The Parties Will Ask the Court to Choose a Protective Order.
Sometimes discovery is bogged down from the very beginning when the parties cannot agree on the form of a protective order. This is particularly a problem in patent infringement cases and other big-stakes matters involving sensitive business information.
Sometimes the parties will negotiate a month or two trying to reach agreement on the language of a protective order, to no avail. When that occurs, the parties have wasted several weeks and their clients’, or their own, time and money.
Most judges have a good sense of what they think should and should not be in a protective order. Rather than negotiate for weeks then submitting the dispute to the judge, the parties should put a 48-hour limit on protective order negotiations.
The parties should exchange protective order proposals. Then, they should negotiate. If agreement cannot be reached on the form of a protective order within 48 hours of the time when the proposals are exchanged, both sides will write a letter to the Court including each side’s preferred version and, without argument, ask the Court to select one or the other as soon as possible.

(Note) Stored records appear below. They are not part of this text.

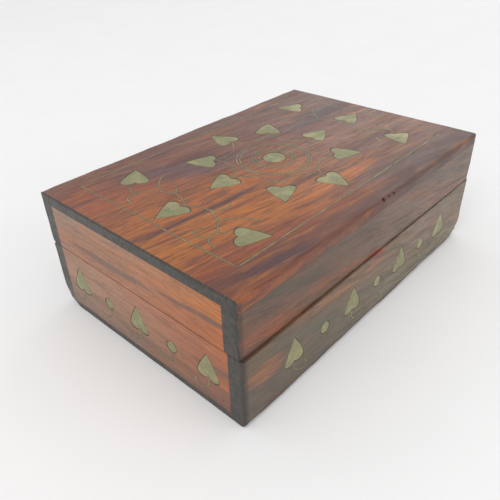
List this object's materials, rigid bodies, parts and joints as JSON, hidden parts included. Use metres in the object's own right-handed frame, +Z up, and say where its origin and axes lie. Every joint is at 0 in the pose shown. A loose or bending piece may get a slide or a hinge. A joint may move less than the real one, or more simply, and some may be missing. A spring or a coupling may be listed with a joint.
{
  "type": "inlaid wooden box",
  "caption": "Small oblong keepsake box in dark figured wood with a hinged lid and flush brass leaf and wire inlay.",
  "frame": {"origin": "centre of the underside of the base", "axes": "+X along the long side to the right as seen from the front, +Y to the hinged back, +Z up"},
  "size_m": [0.152, 0.102, 0.0513],
  "materials": {
    "lid_panel_wood": "worn satin, orange-brown with purple-brown streaks along the length",
    "lid_rail_wood": "worn satin, orange-brown with dark end grain",
    "base_long_wood": "worn satin, dark olive-brown with dark end grain",
    "base_end_wood": "worn satin, red-brown",
    "bottom_wood": "dull, dark brown",
    "lining_velvet": "dark red velvet pile",
    "sheet_brass": "dull hand-rubbed brass with greenish patina",
    "wire_brass": "tarnished brass wire",
    "hinge_brass": "aged brass, darker in the corners"
  },
  "bodies": {
    "base": {"base_front_board": "base_long_wood", "base_back_board": "base_long_wood", "base_left_board": "base_end_wood", "base_right_board": "base_end_wood", "base_bottom_panel": "bottom_wood", "base_floor_lining": "lining_velvet", "front_leaf_1": "sheet_brass", "front_leaf_2": "sheet_brass", "front_leaf_3": "sheet_brass", "front_leaf_4": "sheet_brass", "left_leaf_1": "sheet_brass", "left_leaf_2": "sheet_brass", "left_leaf_3": "sheet_brass", "right_leaf_1": "sheet_brass", "right_leaf_2": "sheet_brass", "right_leaf_3": "sheet_brass", "back_leaves": "sheet_brass", "front_buds": "sheet_brass", "back_buds": "sheet_brass", "left_buds": "sheet_brass", "right_buds": "sheet_brass", "front_stems": "wire_brass", "back_stems": "wire_brass", "left_stems": "wire_brass", "right_stems": "wire_brass", "left_hinge_base_leaf": "hinge_brass", "left_hinge_pin": "hinge_brass", "right_hinge_base_leaf": "hinge_brass", "right_hinge_pin": "hinge_brass", "base_hinge_nails": "hinge_brass"},
    "lid": {"lid_top_panel": "lid_panel_wood", "lid_front_rail": "lid_rail_wood", "lid_back_rail": "lid_rail_wood", "lid_left_rail": "lid_rail_wood", "lid_right_rail": "lid_rail_wood", "lid_ring_leaf_1": "sheet_brass", "lid_ring_leaf_2": "sheet_brass", "lid_ring_leaf_3": "sheet_brass", "lid_ring_leaf_4": "sheet_brass", "lid_ring_leaf_5": "sheet_brass", "lid_ring_leaf_6": "sheet_brass", "lid_ring_leaf_7": "sheet_brass", "lid_ring_leaf_8": "sheet_brass", "lid_left_back_leaf": "sheet_brass", "lid_left_middle_leaf": "sheet_brass", "lid_left_front_leaf": "sheet_brass", "lid_right_back_leaf": "sheet_brass", "lid_right_middle_leaf": "sheet_brass", "lid_right_front_leaf": "sheet_brass", "lid_centre_disc": "sheet_brass", "lid_inner_rings": "wire_brass", "lid_outer_rings": "wire_brass", "lid_scallop_wires": "wire_brass", "lid_left_vine": "wire_brass", "lid_right_vine": "wire_brass", "lid_border_wires": "wire_brass", "left_hinge_lid_leaf": "hinge_brass", "right_hinge_lid_leaf": "hinge_brass", "lid_hinge_nails": "hinge_brass"}
  },
  "joints": [
    {"name": "lid_hinge", "type": "hinge", "parent": "base", "child": "lid", "pos_m": [0, 0.0493, 0.0295], "axis": [-1, 0, 0], "range_deg": [0, 100]}
  ]
}
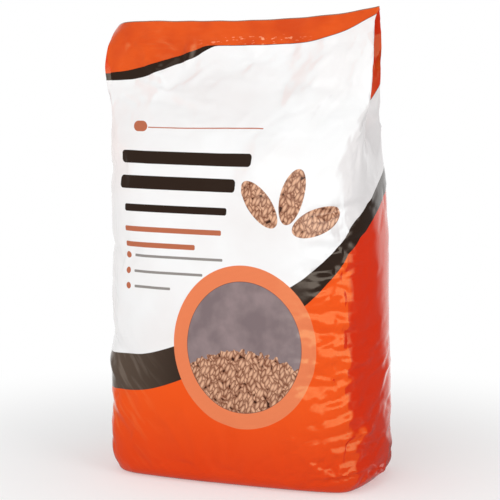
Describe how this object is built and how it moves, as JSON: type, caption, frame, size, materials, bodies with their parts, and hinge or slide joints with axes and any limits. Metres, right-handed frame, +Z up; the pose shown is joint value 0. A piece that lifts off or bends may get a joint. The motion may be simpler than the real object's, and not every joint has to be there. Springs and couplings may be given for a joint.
{
  "type": "cat litter bag",
  "caption": "Sealed side-gusseted film bag full of wood-pellet cat litter, standing upright, with a flat sealed top and creased, printed film.",
  "frame": {"origin": "on the floor under the middle of the bag's bounding box", "axes": "+Z up through the sealed top, -Y out of the printed front, +X to the right seen from the front"},
  "size_m": [0.4048, 0.2226, 0.646],
  "materials": {
    "printed_film": "glossy blown polythene film printed in orange, white and dark brown"
  },
  "bodies": {
    "root": {"litter_bag": "printed_film"}
  },
  "joints": []
}
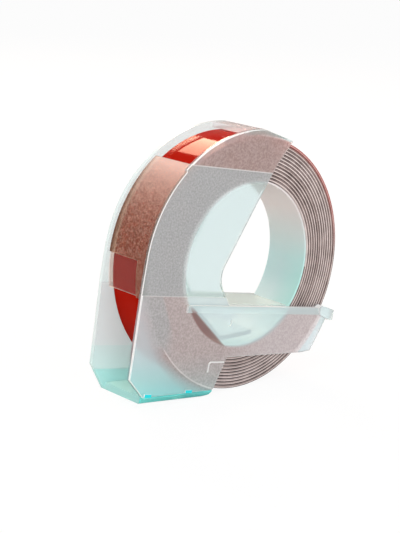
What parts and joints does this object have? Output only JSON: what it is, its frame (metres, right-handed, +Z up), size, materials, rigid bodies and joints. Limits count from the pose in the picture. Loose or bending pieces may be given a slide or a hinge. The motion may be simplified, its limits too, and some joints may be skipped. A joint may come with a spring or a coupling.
{
  "type": "embossing tape cartridge",
  "caption": "Refill cartridge for an embossing label maker: coil of red vinyl tape on a thin core ring between two clear cheeks, with a frosted rim guard and an open foot.",
  "frame": {"origin": "centre of the bounding box at its bottom, on the surface that the cartridge stands on", "axes": "+Z up as it stands on its foot and the coil's rim, +Y along the coil's axis towards the tray's cheek, +X towards the arm's tab"},
  "size_m": [0.0478, 0.0116, 0.0457],
  "materials": {
    "clear_plastic": "clear moulded plastic, teal at its edges",
    "frosted_plastic": "fine frosted texture",
    "ring_plastic": "pale teal, satin",
    "red_vinyl": "high gloss",
    "liner_film": "satin film"
  },
  "bodies": {
    "holder": {"near_cover": "clear_plastic", "far_tray": "clear_plastic", "frosted_guard": "frosted_plastic"},
    "roll": {"core_ring": "ring_plastic", "tape_vinyl": "red_vinyl", "tape_liner": "liner_film"}
  },
  "joints": [
    {"name": "roll_spin", "type": "hinge", "parent": "holder", "child": "roll", "pos_m": [0.00178, 0.00035, 0.02223], "axis": [0, 1, 0], "continuous": true}
  ]
}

Agreed protective orders, like most agreements, tend to get done if there is some pressure to get them done. The 48-hour deadline puts maximum pressure on the parties to reach an agreement and begin the real work of putting together their case. If the parties fail to reach such an agreement, the Court can quickly decide which form of order is best without enduring tedious argument from counsel.
Each court can reduce the time spent on protective orders if it will have a standard protective order which it presumptively enters in each case. The Court can make it clear that there is a very high burden on anyone wants something different.